Saying “No” so you can say “Yes” later

Seems like Jim Rohn was the first person I recall hearing it from, and it still stings when I catch myself hearing it again now and then: “Every time you say ‘Yes’ to someone, you’re saying ‘No’ to someone else.”

It’s about being able to deliver on promises that you’ve already made – including promises to yourself.

Saying “Yes” is a promise, after all. It’s a promise to deliver a product or service, or to spend time with someone – be it business or pleasure.

Jim talks about saying “No” to more things so that you can say “Yes” to the really important things. Regardless of what those things are, that’s likely what most people want.

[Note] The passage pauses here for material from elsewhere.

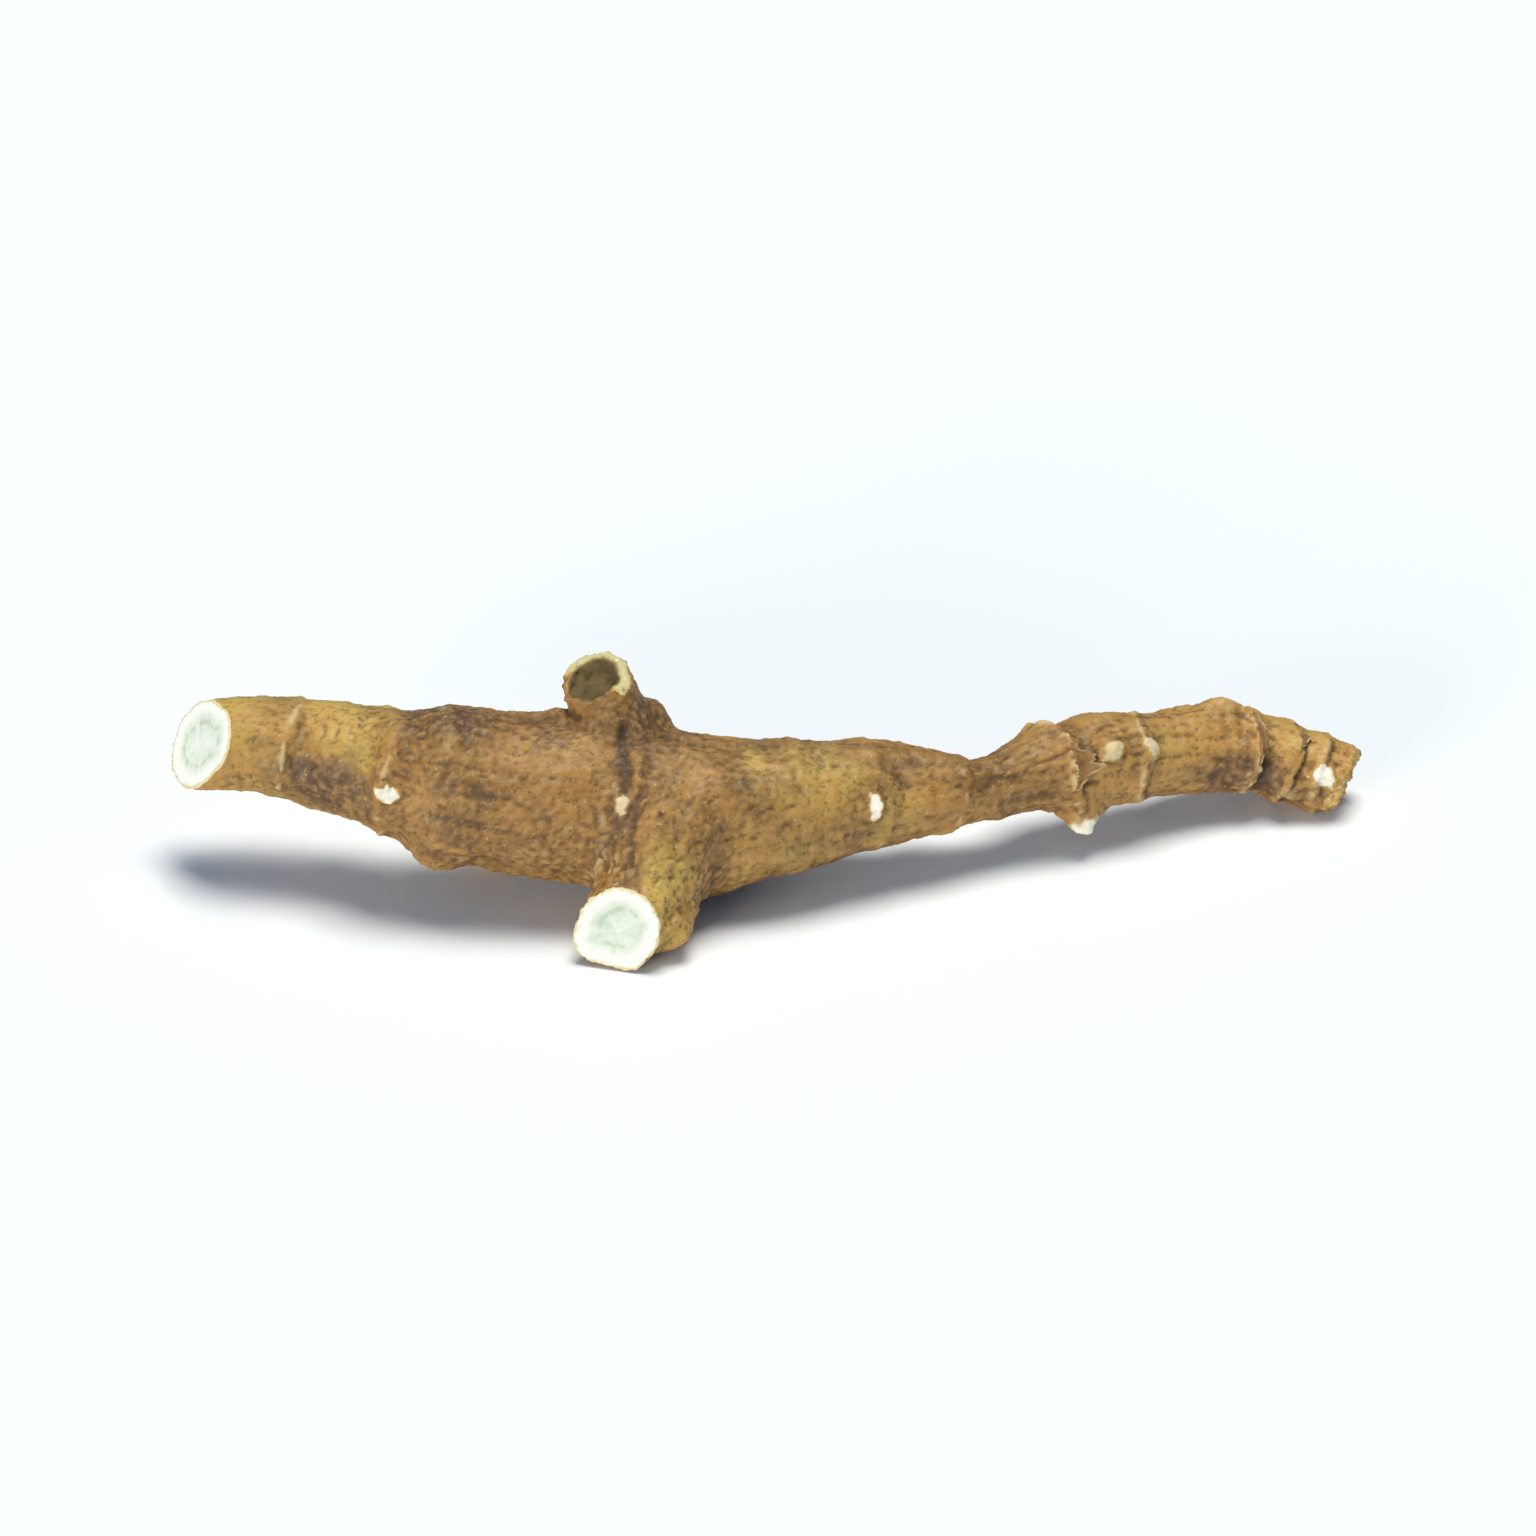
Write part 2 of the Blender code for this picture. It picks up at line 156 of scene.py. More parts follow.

It’s something I’ve struggled with on and off for some time. The cures come incrementally. Occasionally, the stumbles are large, but they always come with a lesson, kinda like a face plant teaches you a little about skiing:) Other times, they cost me a few hours of sleep with little or no harm done.

I think it always comes down to focus. When focus is lost – or on the way to being lost, too many Yes’s come out. When that happens, focus can become even harder to rein in.

It’s one of the reasons I recommend a regular (quarterly) reading of The Power of Focus: How to Hit Your Business, Personal and Financial Targets with Absolute Certainty.

Read it, dog ear the crud out of it and follow the processes it defines. Get over the fact that the Chicken Soup guys were part of the project. Don’t throw the baby out with the bathwater on this one.

If it helps you 1/10th of the way it does me, it’ll do you good.